** Start Data for the task **
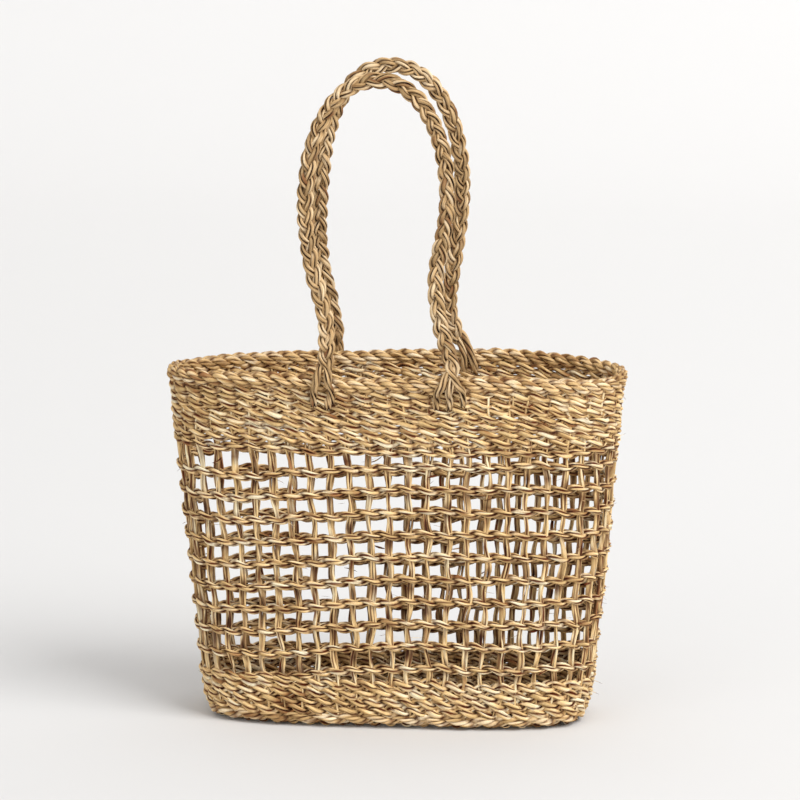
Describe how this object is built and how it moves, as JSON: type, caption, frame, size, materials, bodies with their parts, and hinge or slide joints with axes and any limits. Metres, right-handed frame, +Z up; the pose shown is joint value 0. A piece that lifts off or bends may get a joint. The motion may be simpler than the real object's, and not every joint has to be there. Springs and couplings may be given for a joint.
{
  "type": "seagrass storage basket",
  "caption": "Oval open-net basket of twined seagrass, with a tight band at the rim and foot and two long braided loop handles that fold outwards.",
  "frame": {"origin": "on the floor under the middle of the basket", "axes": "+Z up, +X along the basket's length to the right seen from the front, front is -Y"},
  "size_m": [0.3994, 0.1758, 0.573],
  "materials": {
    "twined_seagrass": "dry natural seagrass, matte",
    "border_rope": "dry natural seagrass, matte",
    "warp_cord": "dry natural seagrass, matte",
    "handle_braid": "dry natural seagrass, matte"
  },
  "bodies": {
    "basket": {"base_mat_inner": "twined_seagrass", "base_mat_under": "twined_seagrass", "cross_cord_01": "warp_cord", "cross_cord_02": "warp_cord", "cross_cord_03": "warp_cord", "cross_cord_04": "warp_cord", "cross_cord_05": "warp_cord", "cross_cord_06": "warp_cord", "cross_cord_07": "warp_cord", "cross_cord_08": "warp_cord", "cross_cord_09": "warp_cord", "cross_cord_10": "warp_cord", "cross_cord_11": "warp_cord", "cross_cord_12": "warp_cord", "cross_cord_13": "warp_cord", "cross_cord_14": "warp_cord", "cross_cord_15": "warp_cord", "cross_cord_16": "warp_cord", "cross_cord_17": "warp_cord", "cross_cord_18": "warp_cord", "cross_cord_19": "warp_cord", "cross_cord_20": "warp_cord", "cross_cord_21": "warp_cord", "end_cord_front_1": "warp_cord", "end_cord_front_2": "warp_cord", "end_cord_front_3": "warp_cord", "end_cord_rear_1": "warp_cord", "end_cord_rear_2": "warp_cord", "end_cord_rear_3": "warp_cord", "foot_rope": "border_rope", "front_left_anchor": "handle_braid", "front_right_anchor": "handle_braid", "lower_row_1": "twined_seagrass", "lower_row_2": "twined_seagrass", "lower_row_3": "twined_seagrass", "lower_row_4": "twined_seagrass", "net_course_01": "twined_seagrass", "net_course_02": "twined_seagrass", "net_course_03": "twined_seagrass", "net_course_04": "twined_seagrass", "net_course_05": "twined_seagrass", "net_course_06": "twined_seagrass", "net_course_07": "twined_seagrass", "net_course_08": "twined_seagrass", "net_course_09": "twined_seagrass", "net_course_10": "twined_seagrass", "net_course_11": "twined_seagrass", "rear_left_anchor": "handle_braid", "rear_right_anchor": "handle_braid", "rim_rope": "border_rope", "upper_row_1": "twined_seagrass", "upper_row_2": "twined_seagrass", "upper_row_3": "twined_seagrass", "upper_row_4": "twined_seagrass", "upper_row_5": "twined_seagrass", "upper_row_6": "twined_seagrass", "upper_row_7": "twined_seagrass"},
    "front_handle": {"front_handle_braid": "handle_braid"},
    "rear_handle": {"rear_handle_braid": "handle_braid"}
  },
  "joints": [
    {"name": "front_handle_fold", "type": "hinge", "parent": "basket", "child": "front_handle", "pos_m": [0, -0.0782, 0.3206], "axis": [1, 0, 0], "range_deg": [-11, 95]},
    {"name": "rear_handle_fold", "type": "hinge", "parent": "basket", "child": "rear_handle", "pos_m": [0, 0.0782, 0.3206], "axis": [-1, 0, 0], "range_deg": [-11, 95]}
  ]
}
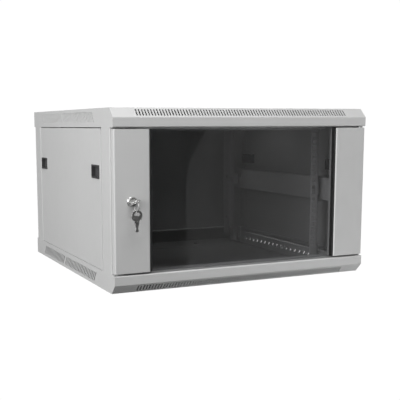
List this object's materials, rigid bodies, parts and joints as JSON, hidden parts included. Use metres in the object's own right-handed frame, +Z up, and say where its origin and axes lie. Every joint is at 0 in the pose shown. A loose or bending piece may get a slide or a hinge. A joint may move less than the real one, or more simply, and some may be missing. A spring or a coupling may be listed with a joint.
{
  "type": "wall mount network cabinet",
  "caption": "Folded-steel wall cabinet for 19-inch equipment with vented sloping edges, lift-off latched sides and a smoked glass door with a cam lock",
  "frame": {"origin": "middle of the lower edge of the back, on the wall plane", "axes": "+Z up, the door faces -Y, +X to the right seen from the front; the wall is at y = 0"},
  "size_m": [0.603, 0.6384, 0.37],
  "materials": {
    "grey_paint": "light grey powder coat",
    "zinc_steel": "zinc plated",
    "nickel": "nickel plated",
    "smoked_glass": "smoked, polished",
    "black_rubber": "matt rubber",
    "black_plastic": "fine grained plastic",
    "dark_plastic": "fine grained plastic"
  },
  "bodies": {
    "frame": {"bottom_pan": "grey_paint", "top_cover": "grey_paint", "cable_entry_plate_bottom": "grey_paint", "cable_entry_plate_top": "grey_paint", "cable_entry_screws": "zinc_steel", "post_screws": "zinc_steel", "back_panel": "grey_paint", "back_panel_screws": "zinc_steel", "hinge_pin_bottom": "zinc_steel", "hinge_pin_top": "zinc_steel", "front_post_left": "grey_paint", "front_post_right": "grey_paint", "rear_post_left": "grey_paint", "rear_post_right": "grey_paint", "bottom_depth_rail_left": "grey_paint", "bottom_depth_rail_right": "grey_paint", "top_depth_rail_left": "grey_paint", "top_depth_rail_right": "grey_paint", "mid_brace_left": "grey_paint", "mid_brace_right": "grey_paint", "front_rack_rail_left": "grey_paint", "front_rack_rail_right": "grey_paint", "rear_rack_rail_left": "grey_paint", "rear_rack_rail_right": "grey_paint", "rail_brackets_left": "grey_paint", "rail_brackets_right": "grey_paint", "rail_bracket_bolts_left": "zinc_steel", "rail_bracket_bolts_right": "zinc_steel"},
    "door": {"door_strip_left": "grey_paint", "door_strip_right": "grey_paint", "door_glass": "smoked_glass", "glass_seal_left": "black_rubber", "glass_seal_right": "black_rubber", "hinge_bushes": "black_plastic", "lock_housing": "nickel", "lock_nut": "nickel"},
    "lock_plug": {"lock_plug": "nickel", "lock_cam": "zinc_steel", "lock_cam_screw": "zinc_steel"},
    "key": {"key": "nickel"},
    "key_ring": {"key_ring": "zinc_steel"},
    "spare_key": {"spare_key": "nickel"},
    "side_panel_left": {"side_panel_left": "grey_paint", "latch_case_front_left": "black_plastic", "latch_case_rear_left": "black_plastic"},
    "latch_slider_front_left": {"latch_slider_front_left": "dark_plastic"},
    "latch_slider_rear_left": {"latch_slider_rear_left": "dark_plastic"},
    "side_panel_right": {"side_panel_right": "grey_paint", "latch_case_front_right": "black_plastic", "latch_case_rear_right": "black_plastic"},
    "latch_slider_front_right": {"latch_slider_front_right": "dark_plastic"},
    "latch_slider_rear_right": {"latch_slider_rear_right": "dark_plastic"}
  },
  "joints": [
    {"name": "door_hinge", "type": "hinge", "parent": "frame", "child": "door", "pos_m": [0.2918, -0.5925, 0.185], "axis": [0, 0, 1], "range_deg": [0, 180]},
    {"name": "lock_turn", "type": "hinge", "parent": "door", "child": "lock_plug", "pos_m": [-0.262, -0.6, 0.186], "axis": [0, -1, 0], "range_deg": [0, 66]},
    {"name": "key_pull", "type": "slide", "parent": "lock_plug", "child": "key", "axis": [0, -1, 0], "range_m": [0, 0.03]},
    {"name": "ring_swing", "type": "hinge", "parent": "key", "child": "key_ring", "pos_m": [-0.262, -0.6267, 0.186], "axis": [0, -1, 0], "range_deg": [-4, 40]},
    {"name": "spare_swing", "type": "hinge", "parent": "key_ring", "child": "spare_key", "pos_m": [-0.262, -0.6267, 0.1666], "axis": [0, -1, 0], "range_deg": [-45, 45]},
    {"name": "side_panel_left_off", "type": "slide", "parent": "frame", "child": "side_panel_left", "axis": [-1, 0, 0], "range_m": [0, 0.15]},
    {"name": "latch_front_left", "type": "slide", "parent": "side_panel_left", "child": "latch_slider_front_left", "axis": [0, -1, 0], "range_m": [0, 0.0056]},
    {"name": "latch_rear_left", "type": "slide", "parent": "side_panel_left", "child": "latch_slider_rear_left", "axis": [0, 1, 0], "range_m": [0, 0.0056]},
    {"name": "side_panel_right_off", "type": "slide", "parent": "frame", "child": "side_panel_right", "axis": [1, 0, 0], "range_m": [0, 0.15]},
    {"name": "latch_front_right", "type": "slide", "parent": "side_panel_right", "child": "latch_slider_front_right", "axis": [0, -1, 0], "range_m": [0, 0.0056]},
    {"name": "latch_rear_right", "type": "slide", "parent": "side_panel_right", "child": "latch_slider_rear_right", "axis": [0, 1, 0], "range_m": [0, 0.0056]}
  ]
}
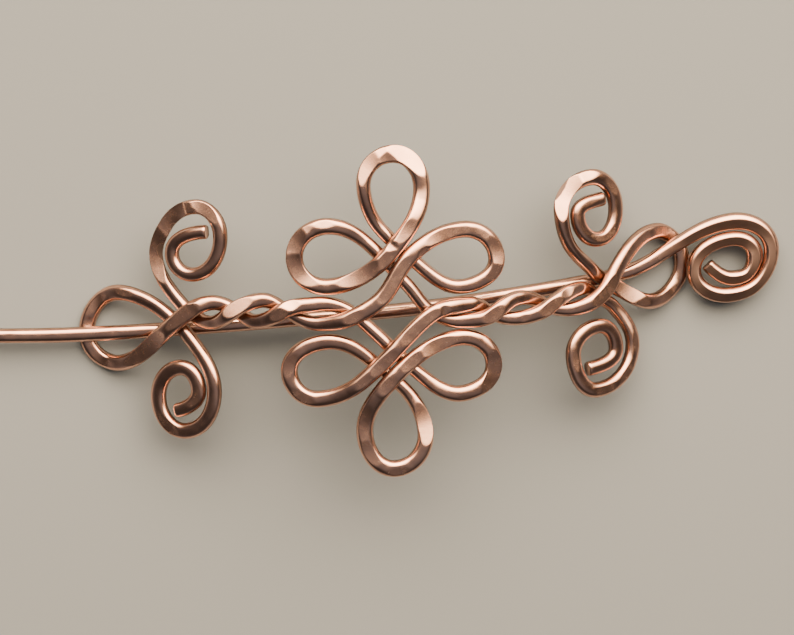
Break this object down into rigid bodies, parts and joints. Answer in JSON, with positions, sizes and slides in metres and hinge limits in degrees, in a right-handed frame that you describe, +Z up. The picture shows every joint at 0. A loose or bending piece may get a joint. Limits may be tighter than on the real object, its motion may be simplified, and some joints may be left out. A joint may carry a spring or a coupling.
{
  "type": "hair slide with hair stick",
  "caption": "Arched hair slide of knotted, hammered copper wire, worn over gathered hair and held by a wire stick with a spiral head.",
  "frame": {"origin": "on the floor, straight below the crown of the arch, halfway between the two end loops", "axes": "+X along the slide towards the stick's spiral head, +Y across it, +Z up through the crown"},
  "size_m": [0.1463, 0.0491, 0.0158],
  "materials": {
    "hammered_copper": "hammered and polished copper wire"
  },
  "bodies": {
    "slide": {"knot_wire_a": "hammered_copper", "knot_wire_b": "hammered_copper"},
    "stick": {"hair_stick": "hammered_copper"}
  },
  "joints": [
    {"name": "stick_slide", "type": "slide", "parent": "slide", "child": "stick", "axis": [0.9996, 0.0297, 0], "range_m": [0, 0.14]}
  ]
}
** End Data for the task **
What are the lines from the one with "Break this object" through the last line of the records above? Quote them exactly and add nothing.

Break this object down into rigid bodies, parts and joints. Answer in JSON, with positions, sizes and slides in metres and hinge limits in degrees, in a right-handed frame that you describe, +Z up. The picture shows every joint at 0. A loose or bending piece may get a joint. Limits may be tighter than on the real object, its motion may be simplified, and some joints may be left out. A joint may carry a spring or a coupling.
{
  "type": "hair slide with hair stick",
  "caption": "Arched hair slide of knotted, hammered copper wire, worn over gathered hair and held by a wire stick with a spiral head.",
  "frame": {"origin": "on the floor, straight below the crown of the arch, halfway between the two end loops", "axes": "+X along the slide towards the stick's spiral head, +Y across it, +Z up through the crown"},
  "size_m": [0.1463, 0.0491, 0.0158],
  "materials": {
    "hammered_copper": "hammered and polished copper wire"
  },
  "bodies": {
    "slide": {"knot_wire_a": "hammered_copper", "knot_wire_b": "hammered_copper"},
    "stick": {"hair_stick": "hammered_copper"}
  },
  "joints": [
    {"name": "stick_slide", "type": "slide", "parent": "slide", "child": "stick", "axis": [0.9996, 0.0297, 0], "range_m": [0, 0.14]}
  ]
}